• Goal
The lines below are to be quoted exactly, from the first through the one that contains "the random turns".

• Data lines
* BEGIN *
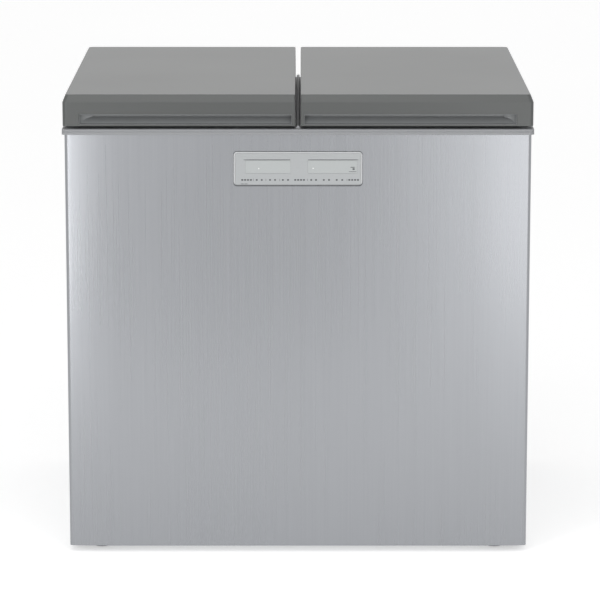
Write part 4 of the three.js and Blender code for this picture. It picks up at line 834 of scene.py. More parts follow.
class Repeats:
    """Small pieces repeated by a Geometry Nodes tree on points that carry a stretch of their own."""

    seed = 7  # of the random turns

    @staticmethod
    @cache
    def _tree() -> bpy.types.NodeTree:
        """Make the tree once."""
        group = bpy.data.node_groups.new("Repeats", "GeometryNodeTree")
        sockets = (
            ("Points", "NodeSocketGeometry"),
            ("Piece", "NodeSocketObject"),
            ("Turn", "NodeSocketVector"),
            ("Seed", "NodeSocketInt"),
            ("Material", "NodeSocketMaterial"),
        )
        for name, kind in sockets:
            group.interface.new_socket(name, in_out="INPUT", socket_type=kind)
        group.interface.new_socket("Pieces", in_out="OUTPUT", socket_type="NodeSocketGeometry")
        tree = Tree(group)
        given = tree.node("NodeGroupInput").outputs
        named = {"data_type": "FLOAT_VECTOR"}
        stretch = tree.node("GeometryNodeInputNamedAttribute", named, {"Name": "stretch"})
        share = tree.node("FunctionNodeRandomValue", {"data_type": "FLOAT"}, {"Seed": given["Seed"]})
        turning = {0: given["Turn"], "Scale": share.outputs["Value"]}
        turn = tree.node("ShaderNodeVectorMath", {"operation": "SCALE"}, turning)
        item = tree.node("GeometryNodeObjectInfo", {}, {"Object": given["Piece"]})
        placing = {
            "Points": given["Points"],
            "Instance": item.outputs["Geometry"],
            "Rotation": turn.outputs[0],
            "Scale": stretch.outputs["Attribute"],
        }
        placed = tree.node("GeometryNodeInstanceOnPoints", {}, placing)
        real = tree.node("GeometryNodeRealizeInstances", {}, {"Geometry": placed.outputs[0]})
        painting = {"Geometry": real.outputs[0], "Material": given["Material"]}
        painted = tree.node("GeometryNodeSetMaterial", {}, painting)
        tree.node("NodeGroupOutput", {}, {"Pieces": painted.outputs[0]})
        return group

    @classmethod
    def build(
        cls,
        name: str,
        item: Solid,
        places: Sequence[tuple[Vector, Point]],
        finish: Finish,
        body: str,
        turn: Point = (0.0, 0.0, 0.0),
    ) -> bpy.types.Object:
        """Repeat a solid.

        Args:
            name: The piece's name.
            item: The solid, about its own origin.
            places: Where each one goes, and its stretch along each axis.
            finish: The surface.
            body: The moving body that they ride on.
            turn: Largest random turn about each axis, in radians.

        Returns:
            The repeated pieces as one object.
        """
        sample = smoothed(name + "_item", item)
        mesh = bpy.data.meshes.new(name)
        mesh.from_pydata([tuple(place) for place, _ in places], [], [])
        stretches = mesh.attributes.new("stretch", "FLOAT_VECTOR", "POINT")
        stretches.data.foreach_set("vector", [value for _, stretch in places for value in stretch])
        thing = bpy.data.objects.new(name, mesh)
        bpy.context.scene.collection.objects.link(thing)
        modifier = thing.modifiers.new("repeats", "NODES")
        modifier.node_group = cls._tree()
        values = {"Piece": sample, "Turn": turn, "Seed": cls.seed, "Material": finish.material()}
        for socket in modifier.node_group.interface.items_tree:
            if socket.in_out == "INPUT" and socket.name in values:
                modifier[socket.identifier] = values[socket.name]
        applied(thing)
        shape = sample.data
        bpy.data.objects.remove(sample)
        bpy.data.meshes.remove(shape)
        return dressed(thing, finish, body)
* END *
• Solved problem
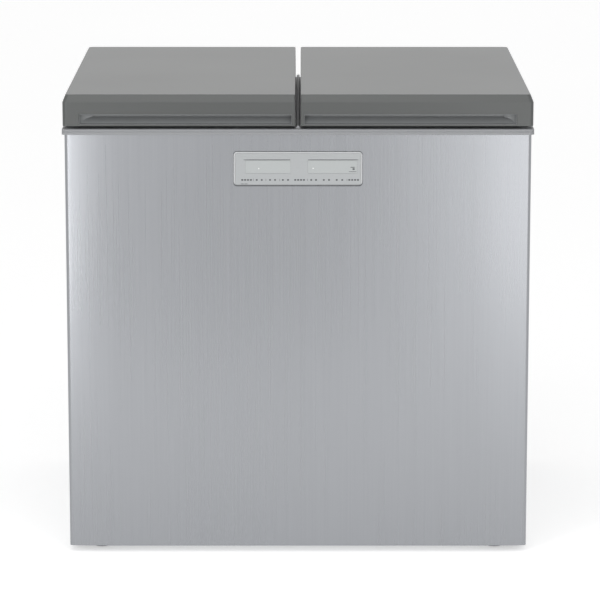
Write part 4 of the three.js and Blender code for this picture. It picks up at line 834 of scene.py. More parts follow.
class Repeats:
    """Small pieces repeated by a Geometry Nodes tree on points that carry a stretch of their own."""

    seed = 7  # of the random turns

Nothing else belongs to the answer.